Their wives likewise must be dignified, not slanderers, but sober-minded, faithful in all things. (ESV)

 1.      The difficulty here is in understanding who Paul is addressing.  The term in Greek is simply gunaikas which can be translated ‘women’ or ‘wives’ depending upon context (see 1 Timothy 2:8-12, Ephesians 5:22).  The term ‘their’ has been inserted into the text by the translators (as you see in the note of the ESV).  Thus, it would read: Women likewise, or Wives likewise.

2.      Of course the question is this: which one is Paul addressing?  In all honesty, this is very difficult.  I have heard arguments for both.  I lean towards translating it as women.  Why?

a.       There is nothing overtly connecting these gunaikas with the Deacons.  Of course, grammatically, it could simply be assumed, so this is not definitive.

b.      The term wsautw, translated ‘likewise,’ signifies a shift in who Paul is addressing (see 3:8 and 2:9).  In fact, in the Greek, the introductory phrase in verse 8 is almost identical to the introductory phrase in verse 11.  Yet, he could simply be shifting to address the wives of the deacons.
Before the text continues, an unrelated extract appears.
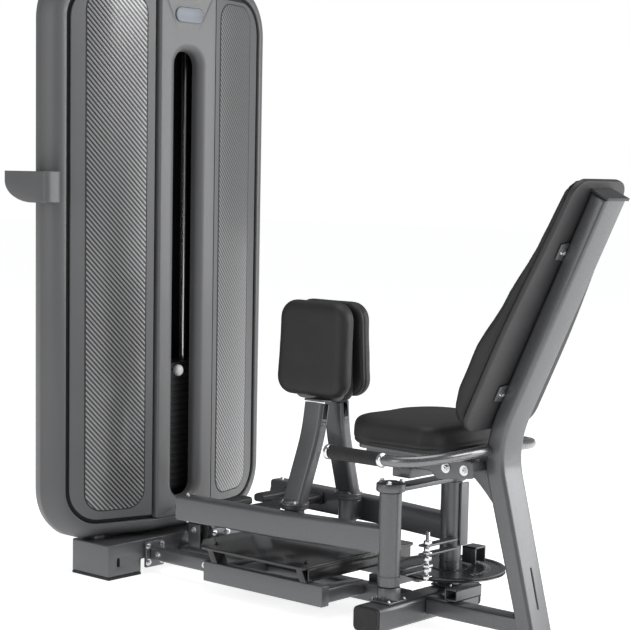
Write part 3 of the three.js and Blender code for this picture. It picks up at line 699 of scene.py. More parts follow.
# ---------------------------------------------------------------------------
# Drive cam. A wide steel disc with a grooved rim is welded under the right hub,
# with plain graduations on its face, and the belt to the stack wraps round it.
# ---------------------------------------------------------------------------
CAM_R, CAM_LOW, CAM_HIGH = 0.150, 0.106, 0.118
dark_steel = Finish("dark_satin_steel", (0.06, 0.061, 0.064), 0.28, metallic=0.6, coat=0.2)
dark_steel.paint(dark_steel.blend(dark_steel.noise(40, 3.0), (0.045, 0.046, 0.048), (0.085, 0.086, 0.09)))
dark_steel.rough(0.22 + dark_steel.noise(300, 2.0) * 0.12)
mark_paint = Finish("pale_marking", (0.55, 0.55, 0.56), 0.45)
mark_paint.rough(0.4 + mark_paint.noise(80, 2.0) * 0.12)

cam_profile = [(0, CAM_LOW), (CAM_R - 0.001, CAM_LOW), (CAM_R, CAM_LOW + 0.001),
               (CAM_R - 0.001, CAM_LOW + 0.003),
               (CAM_R - 0.005, CAM_LOW + 0.0045), (CAM_R - 0.005, CAM_HIGH - 0.0045),
               (CAM_R - 0.001, CAM_HIGH - 0.003),
               (CAM_R, CAM_HIGH - 0.001), (CAM_R - 0.001, CAM_HIGH), (CAM_R - 0.010, CAM_HIGH),
               (CAM_R - 0.013, CAM_HIGH - 0.003), (0.052, CAM_HIGH - 0.003), (0.048, CAM_HIGH),
               (0, CAM_HIGH)]
cam = turned(cam_profile, at(PIVOT_X, 0, 0), 96)
fit(new_piece("drive_cam", cam, dark_steel), "right_lever", "frame_paint")


def scale_tree():
    """Short bars set round an arc, for the cam's graduations."""
    tree, start, end = node_group("graduations", [("Count", "NodeSocketInt"), ("Radius", "NodeSocketFloat"),
                                                 ("Material", "NodeSocketMaterial")])
    arc = add_node(tree, "GeometryNodeCurveArc", {"Resolution": start.outputs["Count"],
                                                 "Radius": start.outputs["Radius"], "Start Angle": -1.9,
                                                 "Sweep Angle": 2.6})
    points = add_node(tree, "GeometryNodeCurveToPoints", {"Curve": arc.outputs[0]}, mode="EVALUATED")
    bar = add_node(tree, "GeometryNodeMeshCube", {"Size": (0.014, 0.0008, 0.0022)})
    placed = add_node(tree, "GeometryNodeInstanceOnPoints",
                      {"Points": points.outputs["Points"], "Instance": bar.outputs["Mesh"],
                       "Rotation": points.outputs["Rotation"]})
    real = add_node(tree, "GeometryNodeRealizeInstances", {"Geometry": placed.outputs[0]})
    coated = add_node(tree, "GeometryNodeSetMaterial", {"Geometry": real.outputs[0],
                                                        "Material": start.outputs["Material"]})
    tree.links.new(coated.outputs[0], end.inputs[0])
    return tree


marks = grown("cam_scale", bpy.data.meshes.new("empty"), scale_tree(),
              {"Count": 22, "Radius": 0.104, "Material": mark_paint.material})
marks.transform(Matrix.Translation(at(PIVOT_X, 0, CAM_HIGH - 0.0026)))
fit(new_piece("cam_scale", marks, mark_paint), "right_lever", "bright_steel")

# ---------------------------------------------------------------------------
# Start adjuster. Clevis arms on the right hub hold a stack of rod ends and lock
# nuts, a folded guard stands over the cam, and a pull rod hangs beside the hub.
# ---------------------------------------------------------------------------
LINK_SPOT, PULL_SPOT = (-0.014, -0.034), (PIVOT_X + 0.034, -0.018)
arms = [block(at(LINK_SPOT[0] - 0.014, -0.040, z), at(PIVOT_X - 0.020, -0.014, z + 0.006), 0.0015)
        for z in (0.196, 0.172)]
GUARD_X, GUARD_Y, GUARD_WALL = 0.214, -0.018, 0.005
GUARD_HALF, GUARD_DEEP, GUARD_LOW, GUARD_HIGH = 0.024, 0.022, 0.119, 0.164


def guard_wall(x_low, x_high, z_low):
    """One flat of the folded guard, as deep as the guard and up to its top."""
    return block(at(x_low, GUARD_Y - GUARD_DEEP, z_low), at(x_high, GUARD_Y + GUARD_DEEP, GUARD_HIGH),
                 0.001)


guard_left, guard_right = GUARD_X - GUARD_HALF, GUARD_X + GUARD_HALF
guard = together(guard_wall(guard_left, guard_left + GUARD_WALL, GUARD_LOW),
                 guard_wall(guard_right - GUARD_WALL, guard_right, GUARD_LOW),
                 guard_wall(guard_left, guard_right, GUARD_HIGH - GUARD_WALL))
rod_plate = block(at(PIVOT_X - 0.004, -0.036, 0.178), at(PIVOT_X + 0.030, -0.029, 0.348), 0.0015)
fit(new_piece("adjuster_brackets", together(*arms, guard, rod_plate), steel_paint), "right_lever",
    "frame_paint")


def nut(z, radius, tall):
    return turned(barrel(radius, z, z + tall, 0.001), at(*LINK_SPOT, 0), 6)


rod_stack = together(turned(barrel(0.0055, 0.106, 0.236, 0.001), at(*LINK_SPOT, 0), 16),
                     *[nut(z, r, tall) for z, r, tall in ((0.204, 0.011, 0.009), (0.186, 0.010, 0.008),
                                                          (0.160, 0.011, 0.010), (0.144, 0.015, 0.006),
                                                          (0.130, 0.011, 0.010), (0.112, 0.013, 0.008))],
                     turned(barrel(0.013, 0.178, 0.184, 0.002), at(*LINK_SPOT, 0), 24),
                     turned(barrel(0.004, 0.245, 0.340, 0.001), at(*PULL_SPOT, 0), 12),
                     turned(barrel(0.009, 0.262, 0.272, 0.002), at(*PULL_SPOT, 0), 6))
fit(new_piece("adjuster_rods", rod_stack, bright_zinc), "right_lever", "bright_steel")
left_arms = together(*[block(at(-PIVOT_X + 0.020, -0.040, z), at(LINK_SPOT[0] - 0.020, -0.018, z + 0.005),
                             0.0015)
                       for z in (0.150, 0.134)])
fit(new_piece("left_link_arms", left_arms, steel_paint), "left_lever", "frame_paint")
cable_box = together(*[block(at(-0.018, -0.100 - 0.018 * k, 0.0665), at(0.090, -0.096 - 0.018 * k, 0.098),
                             0.001)
                       for k in (0, 2)],
                     block(at(-0.018, -0.136, 0.0665), at(0.090, -0.096, 0.0705), 0.001),
                     block(at(-0.018, -0.136, 0.094), at(0.090, -0.096, 0.098), 0.001),
                     block(at(-0.018, -0.104, 0.050), at(0.028, -0.036, 0.0665), 0.002))
fit(new_piece("belt_guide", cable_box, steel_paint), "root", "frame_paint")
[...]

c.       Paul lists no qualifications for the wives of elders (see 3:2-7).  Surely if it is important for Deacons’ wives to be faithful then it is important for Elders’ wives to be the same.  So, what is Paul doing? 

i.      I think it would help us at this point to take into consideration the context of our passage.  In 2:8-15 Paul argues that a woman is not to teach or have authority over a man (v. 12).  The only real distinction between the qualifications for elders and deacons is that elders must be able to teach.  Thus, it is obvious that a woman cannot be an elder, for that would contradict 2:12. 

ii.      But I would argue that since a deacon is not required to teach, then a woman could serve.  Or even if you were not comfortable having a woman as an official deacon in the church, she could still serve like a deacon without the official title.  Again it comes back to your view of the deacon office.  If the office is one of service and not necessarily authority, then a woman can serve.  If the office holds authority over men, then a woman is automatically disqualified based on 2:12.  Based on Paul’s distinction between elders and deacons, I see deacons as faithful servants of the church, called to meet needs that elders cannot without sacrificing devotion to the ministry of the Word and prayer.

3.      Conclusion: Again, I lean towards the interpretation of Women likewise.  Whether these are ‘official’ deacons or not is hard to say, but women can do the service of the deacons.  There are implications on both sides, so we want to be as careful and as faithful as we can be.  If you take the position that Paul is talking about wives, then you must examine the wives of the Deacons, or candidates, to see if their wives disqualify them.  I admit that it very well could be ‘wives,’ thus I use the word ‘lean’ to describe my position.  In the end, for the reasons listed above, I take it to be ‘women.’  That may not be as concrete as you would like, but I want to be careful for the sake of the text.